Ketua Asosiasi Pengusaha Indonesia (Apindo) Bidang Kebijakan Publik Danang Girindrawardhana mengatakan UU Jaminan Produk Halal (JPH) disahkan secara prematur sehingga implementasinya pun tidak tepat sasaran.
Oleh karena itu, penyusunan aturan turunan beleid itu yang berbentuk Peraturan Pemerintah (PP) dinilai tidak perlu dilakukan. “Definisi halalnya sudah keliru, teknik mensertifikasinya sudah salah, kemudian terdapat pasal-pasal yang saling kontradiktif. Kenapa pemerintah harus capek-capek menyusun PP yang jelas akan meleset juga?” papar dia usai Kongkow Bisnis Radio PAS Perlukah Sertifikasi Halal Diwajibkan?, Rabu (5/10/2016).

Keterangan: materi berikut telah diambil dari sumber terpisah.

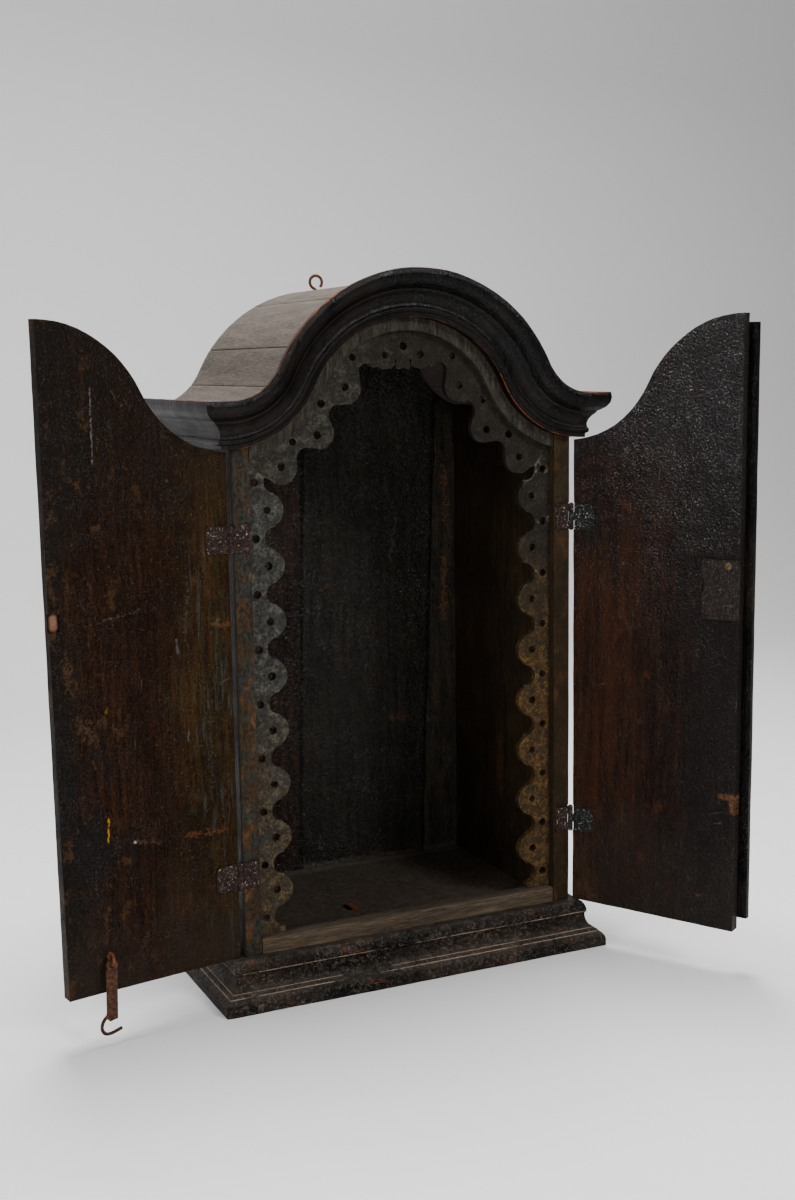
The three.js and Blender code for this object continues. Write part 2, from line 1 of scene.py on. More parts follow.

Danang mengungkapkan pihaknya akan menyerahkan surat rekomendasi ke Presiden Joko Widodo pekan depan. Kalangan pengusaha menginginkan sertifikat halal tidak bersifat wajib tapi sukarela. Apindo menilai industri dalam negeri bakal mengalami kesulitan karena mayoritas bahan baku di sektor yang diwajibkan halal, yakni makanan dan minuman (mamin), kosmetik, farmasi, dan obat-obatan masih impor. International Pharmaceutical Manufacturer Group (IPMG) menyebut 95% bahan baku industri farmasi Tanah Air diimpor, sedangkan Persatuan Perusahaan Kosmetika Indonesia (Perkosmi) mencatat 90% bahan baku industri kosmetik nasional masih impor. Hal ini mempengaruhi daya saing karena produsen membutuhkan waktu lebih lama dalam pengolahan serta peluncuran produknya.

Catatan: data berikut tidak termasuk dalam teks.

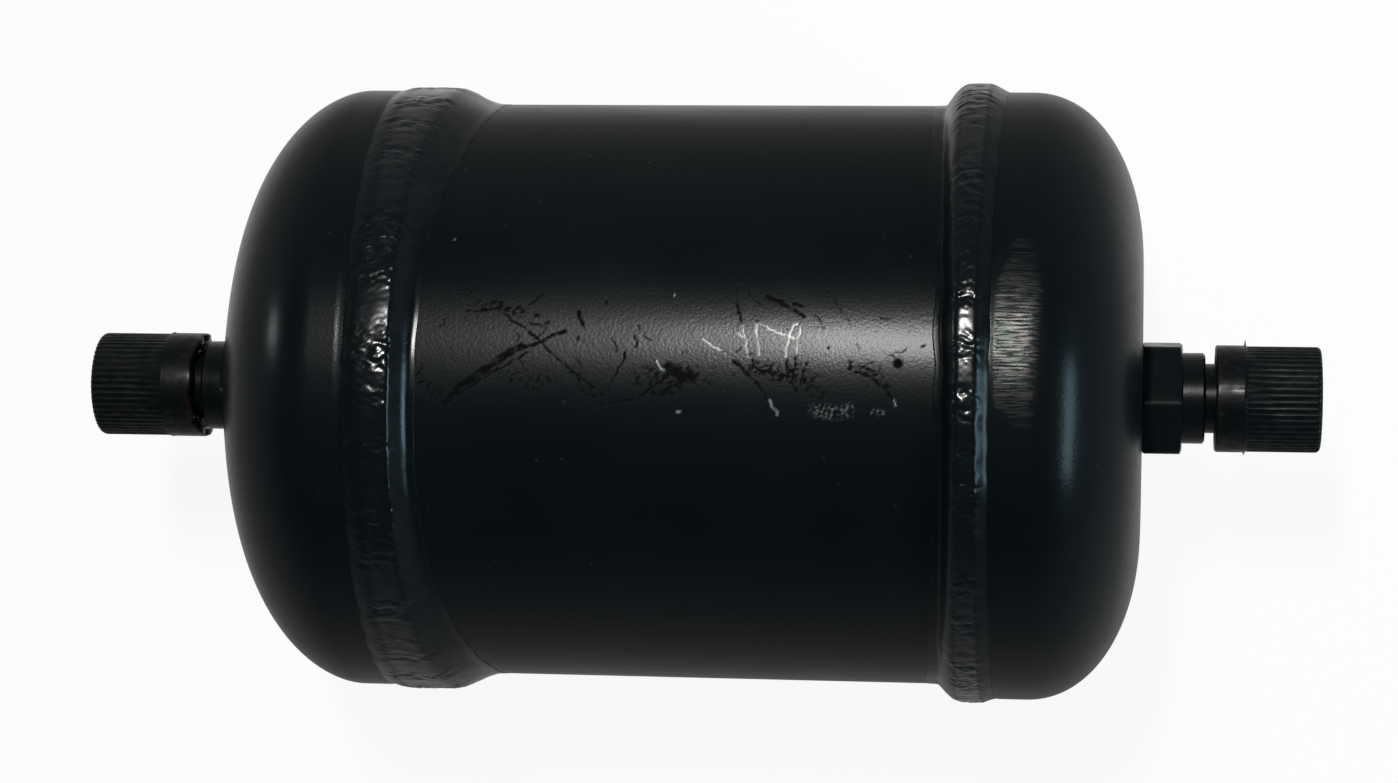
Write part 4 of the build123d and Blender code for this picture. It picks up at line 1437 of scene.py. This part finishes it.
# %% [markdown]
# The long soft streak on the tube comes from one window-sized light beyond the far side, and
# the blue glints on the beads and the right dome from a cooler one to the right. A small
# panel on the left gives the left dome its dim patch. Each lamp's power is worked out from the
# brightness its face should have, so a lamp can grow or move without a new guess:
# power = pi x radiance x area.

# %% Lamps and world
ROOM_CEILING, ROOM_HORIZON = 0.055, 0.28
ROOM_COLOR = (0.78, 0.93, 1.0, 1)
LAMPS = {
    "window": {
        "place": (-0.03, 0.407, 0.915),
        "size": (0.06, 0.205),
        "radiance": 126,
        "color": (1.0, 1.0, 0.97),
    },
    "right_strip": {
        "place": (0.78, -0.07, 0.45),
        "size": (0.5, 0.19),
        "radiance": 8.4,
        "color": (0.54, 0.82, 1.0),
    },
    "left_panel": {
        "place": (-0.83, 0.23, 0.24),
        "size": (0.11, 0.16),
        "radiance": 9.0,
        "color": (0.93, 1.0, 0.97),
    },
}


def area_lamp(name, place, size, radiance, color):
    """A lamp of a width and a height that faces the drier's middle."""
    data = bpy.data.lights.new(name, "AREA")
    data.shape = "RECTANGLE"
    data.size, data.size_y = size
    data.energy = math.pi * radiance * data.size * data.size_y
    data.color = color
    lamp = bpy.data.objects.new(name, data)
    lamp.location = place
    lamp.rotation_euler = Vector(place).to_track_quat("Z", "Y").to_euler()
    lamp.visible_camera = False
    scene.collection.objects.link(lamp)
    return lamp


def room_world():
    """Even grey that is darkest overhead and lightest at the horizon."""
    world = bpy.data.worlds.new("room")
    world.use_nodes = True
    tree = world.node_tree
    tree.nodes.clear()
    direction = shader(tree, "TexCoord").outputs["Generated"]
    height = shader(tree, "SeparateXYZ", {"Vector": direction}).outputs["Z"]
    strength = remap(tree, height, 0.0, 0.57, ROOM_HORIZON, ROOM_CEILING)
    background = shader(tree, "Background", {"Color": ROOM_COLOR, "Strength": strength})
    shader(tree, "OutputWorld", {"Surface": background.outputs[0]})
    return world


for name, lamp in LAMPS.items():
    area_lamp(name, **lamp)
    print(name, "has a radiance of", lamp["radiance"])
scene.world = room_world()
scene.view_settings.view_transform = "Standard"

# %% Finish
low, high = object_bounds()
sizes = {"before": [list(corner) for corner in cad_box], "after": [list(low), list(high)]}
for when, box in sizes.items():
    print("box", when, "in mm:", [round(v / MM, 2) for corner in box for v in corner])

JPH dan fasilitas produksi pun mesti diubah atau bahkan ditambah. Ujung-ujungnya, harga naik karena beban biaya bertambah untuk melalui proses sertifikasi yang panjang dan pangsa pasar pun terpengaruh termasuk market share produk ekspor. Pemerintah juga disebut bakal menanggung beban baru dari sisi anggaran karena mesti mendanai kehadiran lembaga baru.